In Student Voice, Mitra follows the evolution of a student-adult partnership at a northern California high school. “Whitman High School” (the school is real, but the name is fictitious) is located in an ethnic urban neighborhood occupied largely by first-generation immigrants. For about half the school’s children, English is a second language. Some 57% of the students entering ninth grade eventually drop out of school. Even the teachers don’t stick around: The annual teacher turnover rate is about one-third. Indeed, Whitman High School is beset with problems.

Through interviews and observations, Mitra focused on the activities of Student Forum, the school’s student voice initiative. Student Forum has evolved into a viable youth-adult school partnership. Students are invited to join with teachers and administrators to develop strategies that improve teaching and learning. Administrators acknowledge the students as purposeful and significant partners, taking the youths’ opinions under full advisement.

Student Forum is having a positive influence on the way of life at Whitman High School. “The student voice initiative led to many improvements in the school,” noted Mitra. “For example, curriculum and assessment development benefited in part by the instant feedback from the students during staff development sessions.”

Mitra points out that youth participation in faculty meetings can change the tenor of conversations. When youth attend Whitman’s staff meetings, the teachers exhibit a more professional demeanor. Overall school climate has improved. 

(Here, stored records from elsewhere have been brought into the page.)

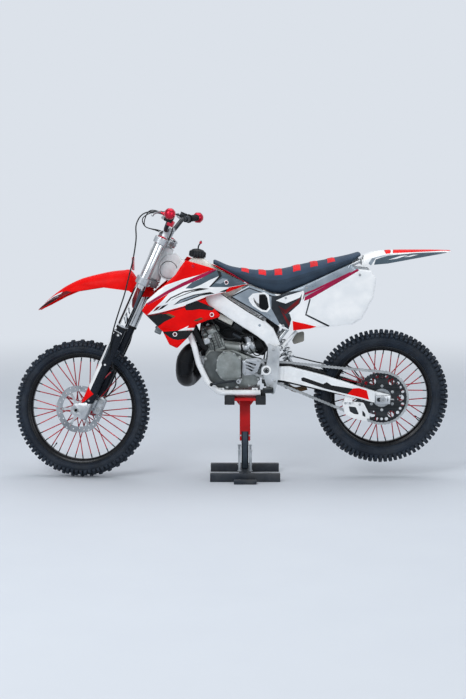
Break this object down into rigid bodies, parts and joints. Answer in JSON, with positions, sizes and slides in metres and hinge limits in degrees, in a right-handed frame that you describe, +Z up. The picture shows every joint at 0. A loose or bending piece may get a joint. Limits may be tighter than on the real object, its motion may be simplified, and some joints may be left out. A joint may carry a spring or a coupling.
{
  "type": "dirt bike on a lift stand",
  "caption": "Off-road motorcycle with wire wheels, twin-spar frame, chain drive and open two-stroke engine, parked on a lift stand; both wheels and the steering turn.",
  "frame": {"origin": "on the floor, under the middle of the lift stand's base", "axes": "+Z up, -X forward, -Y to the rider's left"},
  "size_m": [2.1714, 0.7954, 1.3605],
  "materials": {
    "tyre": "knobby rubber",
    "rim": "black anodised",
    "hub": "satin, with red laced spokes",
    "disc": "ground",
    "white_plastic": "moulded",
    "red_plastic": "moulded",
    "grey_plastic": "moulded",
    "frame_paint": "powder coated",
    "cradle_metal": "satin",
    "fork_metal": "polished",
    "clamp_metal": "machined",
    "engine_metal": "cast",
    "cover_metal": "cast and coated",
    "exhaust_metal": "blackened",
    "black_metal": "satin",
    "black_rubber": "moulded",
    "seat_cover": "ribbed gripping cover",
    "chain_steel": "oiled",
    "stand_red": "gloss",
    "stand_black": "satin",
    "chrome": "plated"
  },
  "bodies": {
    "root": {"main_frame": "frame_paint", "cradle_left": "cradle_metal", "cradle_right": "cradle_metal", "subframe": "cradle_metal", "swingarm": "frame_paint", "pivot_bolt": "chrome", "chain": "chain_steel", "chain_guide": "white_plastic", "engine_cases": "engine_metal", "cylinder_head": "engine_metal", "engine_covers": "cover_metal", "carburettor": "engine_metal", "exhaust_pipe": "exhaust_metal", "silencer": "cradle_metal", "fuel_tank": "white_plastic", "tank_cap": "black_rubber", "radiators": "cradle_metal", "shroud_left": "red_plastic", "shroud_right": "red_plastic", "seat": "seat_cover", "rear_fender": "white_plastic", "side_panel_left": "white_plastic", "side_panel_right": "white_plastic", "airbox": "black_rubber", "shock": "black_metal", "footpegs": "cradle_metal", "foot_controls": "black_metal", "rear_caliper": "black_metal", "rear_axle": "chrome", "stand_base": "stand_black", "stand_post": "stand_black", "stand_rods": "chrome", "stand_sleeve": "stand_red", "stand_platform": "stand_red", "stand_pads": "black_rubber"},
    "steering": {"upper_fork_tubes": "fork_metal", "lower_fork_tubes": "clamp_metal", "triple_clamps": "clamp_metal", "handlebar": "black_metal", "grips": "black_rubber", "bar_ends": "red_plastic", "levers": "clamp_metal", "fork_guards": "white_plastic", "front_caliper": "black_metal", "front_fender": "red_plastic", "number_plate": "white_plastic", "front_axle": "chrome"},
    "front_wheel": {"front_tyre": "tyre", "front_rim": "rim", "front_hub": "hub", "front_disc": "disc"},
    "rear_wheel": {"rear_tyre": "tyre", "rear_rim": "rim", "rear_hub": "hub", "rear_sprocket": "black_metal", "rear_disc": "disc"}
  },
  "joints": [
    {"name": "steering", "type": "hinge", "parent": "root", "child": "steering", "pos_m": [-0.3824, 0, 1.146], "axis": [0.4147, 0, 0.91], "range_deg": [-32, 52]},
    {"name": "front_wheel_spin", "type": "hinge", "parent": "steering", "child": "front_wheel", "pos_m": [-0.81316, 0.01059, 0.34562], "axis": [0.158, 0.9848, -0.072], "continuous": true},
    {"name": "rear_wheel_spin", "type": "hinge", "parent": "root", "child": "rear_wheel", "pos_m": [0.678, 0, 0.409], "axis": [0, 1, 0], "continuous": true}
  ]
}
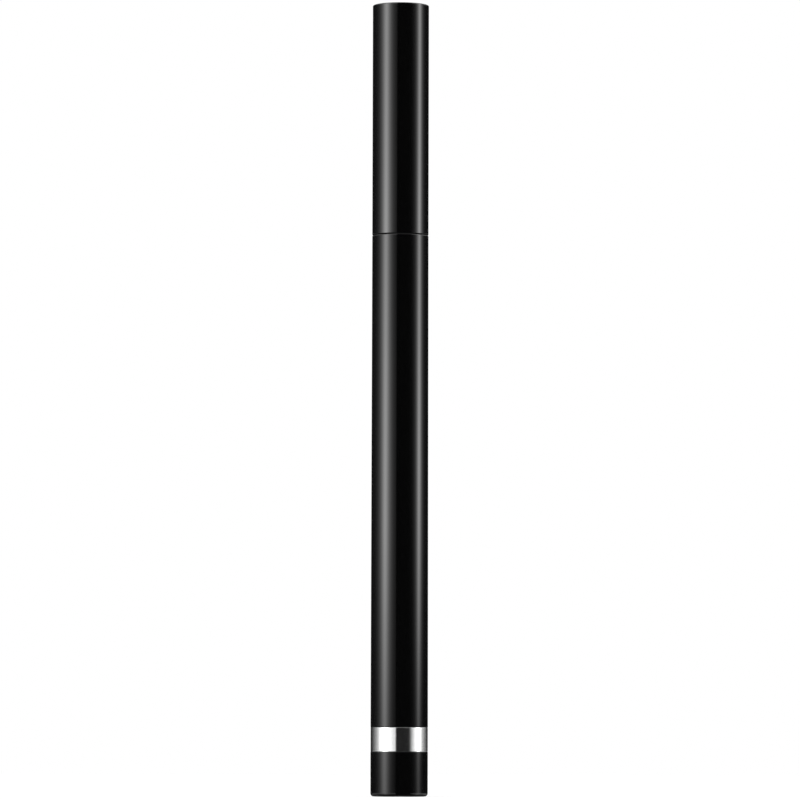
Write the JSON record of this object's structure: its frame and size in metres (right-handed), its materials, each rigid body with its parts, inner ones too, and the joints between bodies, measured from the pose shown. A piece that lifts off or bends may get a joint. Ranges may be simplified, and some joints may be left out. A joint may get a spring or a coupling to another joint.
{
  "type": "liquid eyeliner pen",
  "caption": "Slim free-ink eyeliner pen with a straight pull-off cap, bright trim band, finned ink collector, tapered fibre nib and a sprung inner cap that seals it.",
  "frame": {"origin": "middle of the foot, where the pen stands on its tail", "axes": "+Z along the pen from the tail to the closed end of the cap; the pen is round about Z"},
  "size_m": [0.01, 0.01, 0.14],
  "materials": {
    "barrel_plastic": "gloss black",
    "cap_plastic": "gloss black",
    "trim_metal": "bright anodised",
    "section_plastic": "semi-gloss black",
    "liner_plastic": "as moulded",
    "inner_cap_plastic": "natural, as moulded",
    "tank_plastic": "natural, translucent",
    "collector_plastic": "natural, as moulded",
    "pipe_plastic": "as moulded",
    "feed_fibre": "bonded polyester fibre",
    "nib_fibre": "bonded fibre, soaked black",
    "seal_rubber": "smooth",
    "stainless": "bright stainless"
  },
  "bodies": {
    "barrel": {"tail_plug": "barrel_plastic", "trim_band": "trim_metal", "barrel_sleeve": "barrel_plastic", "ink_tank": "tank_plastic", "seal_ring": "seal_rubber", "collector": "collector_plastic", "relay_core": "feed_fibre", "front_section": "section_plastic", "nib_pipe": "pipe_plastic", "nib": "nib_fibre"},
    "cap": {"cap_shell": "cap_plastic", "cap_liner": "liner_plastic", "inner_cap_spring": "stainless"},
    "inner_cap": {"inner_cap": "inner_cap_plastic"},
    "mixing_ball": {"mixing_ball": "stainless"}
  },
  "joints": [
    {"name": "cap_pull", "type": "slide", "parent": "barrel", "child": "cap", "axis": [0, 0, 1], "range_m": [0, 0.045]},
    {"name": "inner_cap_press", "type": "slide", "parent": "cap", "child": "inner_cap", "axis": [0, 0, 1], "range_m": [0, 0.0008], "stiffness_N_per_m": 250, "springref_m": -0.003, "deforming": ["inner_cap_spring"]},
    {"name": "ball_shake", "type": "slide", "parent": "barrel", "child": "mixing_ball", "axis": [0, 0, 1], "range_m": [0, 0.0402]}
  ]
}
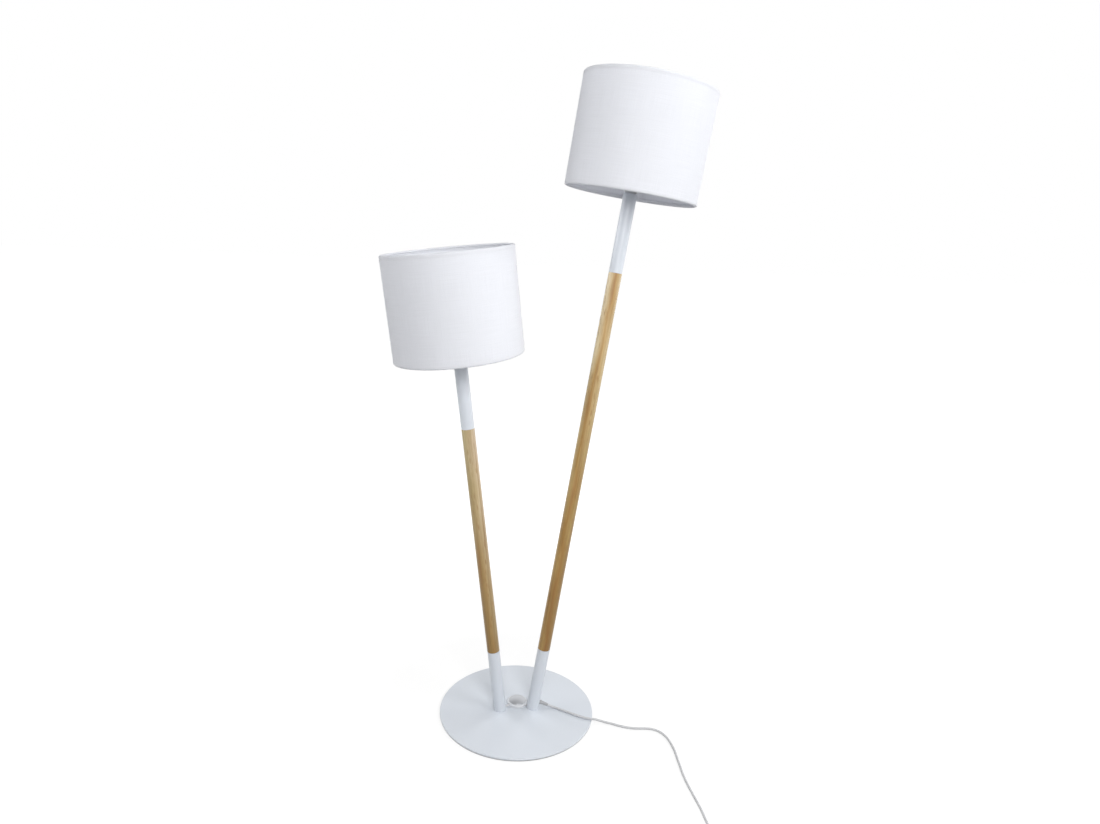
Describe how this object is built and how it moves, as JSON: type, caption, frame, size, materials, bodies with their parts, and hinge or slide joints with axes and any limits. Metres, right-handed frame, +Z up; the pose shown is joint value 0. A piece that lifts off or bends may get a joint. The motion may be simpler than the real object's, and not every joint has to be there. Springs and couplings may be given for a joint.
{
  "type": "floor lamp",
  "caption": "Free-standing floor lamp with a round base, two straight leaning poles of steel tube and wood, a fabric drum shade on each, and a foot switch between the poles.",
  "frame": {"origin": "centre of the round base on the floor, at the underside of the felt disc", "axes": "+Z up; +X towards the foot of the tall pole; -Y towards the front, where the picture was taken"},
  "size_m": [0.7648, 0.7584, 1.5006],
  "materials": {
    "white_steel": "satin white powder coat",
    "wood": "clear matt lacquer on knotty light wood",
    "shade_fabric": "white cotton on a stiff liner",
    "white_plastic": "satin",
    "white_wire": "white coated wire",
    "insulator": "matt",
    "dark_plastic": "matt",
    "brass": "bright",
    "steel": "zinc plated",
    "button_metal": "satin",
    "pin_metal": "bright nickel",
    "cord": "matt white flexible sheath",
    "felt": "pressed felt"
  },
  "bodies": {
    "lamp": {"base_pad": "felt", "base_plate": "white_steel", "foot_screws": "steel", "foot_block_left": "steel", "foot_block_right": "steel", "lower_tube_left": "white_steel", "lower_tube_right": "white_steel", "wood_pole_left": "wood", "wood_pole_right": "wood", "upper_tube_left": "white_steel", "upper_tube_right": "white_steel", "tube_plugs": "steel", "joint_nipples": "steel", "wood_inserts": "brass", "holder_nipples": "steel", "holder_cap_left": "white_plastic", "holder_cap_right": "white_plastic", "holder_skirt_left": "white_plastic", "holder_skirt_right": "white_plastic", "contact_block_left": "insulator", "contact_block_right": "insulator", "bulb_shell_left": "brass", "bulb_shell_right": "brass", "centre_contacts": "brass", "shade_frame_left": "white_wire", "shade_frame_right": "white_wire", "shade_nut_left": "white_plastic", "shade_nut_right": "white_plastic", "shade_top_ring_left": "white_wire", "shade_top_ring_right": "white_wire", "shade_drum_left": "shade_fabric", "shade_drum_right": "shade_fabric", "switch_base": "white_plastic", "switch_core": "dark_plastic", "switch_spring": "steel", "switch_cover": "white_plastic", "switch_screws": "steel", "terminal_block": "insulator", "lead_left": "cord", "lead_right": "cord", "switch_link": "cord", "mains_tail": "cord", "cord_gland": "cord", "mains_cord": "cord", "cord_coil": "cord", "cord_tie": "dark_plastic", "plug_body": "cord", "plug_pins": "pin_metal"},
    "foot_button": {"switch_button": "button_metal"}
  },
  "joints": [
    {"name": "foot_switch_press", "type": "slide", "parent": "lamp", "child": "foot_button", "axis": [0, 0, -1], "range_m": [0, 0.0025], "stiffness_N_per_m": 800, "springref_m": -0.002, "deforming": ["switch_spring"]}
  ]
}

“Student voice at Whitman led to an increased youth attachment to school, which correlates with improved academic outcomes,” explained Mitra. “The students also stepped up their civic engagement, realizing that they can make a difference in their lives and the lives of others. The youth developed competencies crucial to becoming involved and productive citizens—including tolerance, getting along with others, respectfully and effectively questioning authority, and public speaking.”

The experience has enabled the youth to build their esteem in three areas: agency, belonging, and competence.

Agency is the condition by which the students recognize that they can exert influence and power. Agency instills a feeling of self-confidence and self-worth. One Whitman 12th grader, Rosalinda, stated that “Now I'm very confident in myself. I know that I can make changes. Sometimes I used to think that our lives were kind of pointless. And now, it’s like, you can make real changes. Now it's the school, and maybe in my career and my adult life I could actually do something, with a lot of determination and a lot of will.”

Belonging is the sense the students gain with their increased attachment and positive relationships with peers, teachers, school, and broader community. Sala, another 12th grader, said “I think that relationships between teacher and student throughout their high-school career are the most important thing.  . . Once you have that relationship, you can go to that teacher and you can say, ‘That's my friend.’”

Competencies are skills that are needed to serve on organized boards. The youth in the Student Forum sharpened their problem-solving and facilitation skills, engaged in public speaking, and experienced the art of working with people who might hold different views. “I learned how to bite my tongue, I learned how to hear out people a little bit more. I learned how to facilitate,” said Sala.

Mitra says that student voice is gaining attention as civic engagement increasingly becomes a focus for funders and researchers in the world of educational reform. “We’re starting to see an expansion of the concepts of professional community and of distributed leadership to include not only teachers, but students as well,” she said. “We’re also seeing greater connections made between the world of educational research and research from human development examining on youth-adult partnerships occurring in after-school and non-profit arenas.”